The new system is to provide high quality data, while passing on savings, and creating opportunities for growth and innovation, the Greenlandic Agency for Digitisation writes.

For Magenta, this is one of the largest orders in our history, and creating a new data infrastructure for an entire country as free software is an important opportunity – and responsibility. We’re looking forward to deliver this in order and hopefully keep working with the government of Greenland for years to come.

Working with free software

In 2012, I founded an FSFE local group in Aarhus. The intention was clear, I wanted to create a forum in Denmark for communicating politically about free software. There was and is a dire need for this – in a day and age where computers and computing become ever more pervasive, it is beginning to seem ridiculous that anyone can leave secondary school without at least a notion of the meaning of the GPL.

We got off to a good start with some quite successful meetings. However, in the course of 2014 and our campaign against the unitary patent and the EU patent court, I noticed myself becoming tired – and I realized that the group had still not accumulated enough momentum that the meetings would continue without me to drive the work. As a result we more or less folded in the course of 2015, with that year’s LibreOffice conference as the group’s final effort and call to arms.

So what happened? Well, for one thing, as a result of my interest for Bricolabs and the Dyne project I became involved in the Brazilian-based technoshamanism network, in the end co-organizing the second international festival in November. Obviously, all of that took its toll on my spare time.

However, that was not the most important reason. The most important reason is my day job. In my day job I work with free software – all the time. Specifically, I work as a free software developer, so my working hours are spent either programming new free software, fixing bugs or discussing the technical architecture of future projects. This is not, of course, the same thing as working politically to increase people’s understanding of the necessity of software freedom, but it’s close enough to make it difficult, at least for me, to dedicate large swathes of my spare time to software also – after all, there are other things in life. To boot, I’m also involved as a volunteer programmer in the Baobáxia project, and my activity in that project definitely also suffers from my day job.

In a way, my present day job is a realization of the dream I had when I first realized the importance of software freedom, namely one day to be able to sustain myself by creating software under free licenses only – and since my company is an increasingly important supplier to the Danish public sector we are, as a matter of fact, furthering the cause of software freedom, though from a professional and commercial angle – supplying actual software – rather than from a political and philosophical one.
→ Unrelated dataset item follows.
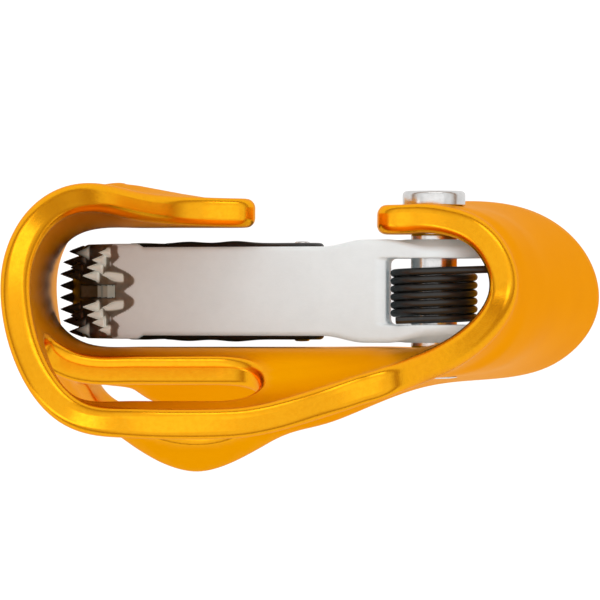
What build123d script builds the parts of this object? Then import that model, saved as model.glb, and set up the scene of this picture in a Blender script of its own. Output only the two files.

Which is my reason for writing this and future posts about our work in free software: To share a bit about how free software and software freedom actually play out in a real-world setting.

The first thing I’d like to make clear is that when you’re selling free software to a customer, you’re not really selling “free software” and definitely not selling software freedom – you’re selling software. That’s not to say that the customer doesn’t know that your software is free and doesn’t care, but it is to say that the customer is working in an organization that needs some work done – a functioning web site, a dictionary with adequate performance, a well-designed web app – and will normally focus a lot more on getting something that works than on the license conditions. If they understand software freedom, they may err on the side of getting the “open source” solution, but if a proprietary vendor is significantly better and cheaper than you, you’re probably out.

Secondly, that means that working with creating free software for actual customers is very much about delving into topics that are specific to your customer’s domain. What functions on the audience PCs does the librarian need to be able to control from the GNU/Linux remote admin system that we wrote? How are the mindbogglingly complicated standards behind the Danish government’s standardized data services to be interpreted, and how much domain knowledge do we need in order to understand the customer’s demands? And so on …

In this and future posts, I’d like to tell a bit about how all of this plays out in our daily work at Magenta, the company that I work for. Magenta is, with its approximately 20 employees, the largest company in Denmark which is completely specialized in delivering “open source” software. The company is, as will be understood, not rigidly “free software” oriented, but its mission statement does say that its purpose is “to deliver open source software”, with “open source software” being defined as such software that is under an OSI-approved license. This basically means that our company is unable to deliver software under a non-free license to anyone. In reality, all of our software is released to the client under the GPL, the LGPL or the Mozilla Public License. As I said, in future posts I will try to share what it means to work with and deliver free software under these conditions, and what it means and doesn’t mean for the prospects of software freedom in Denmark.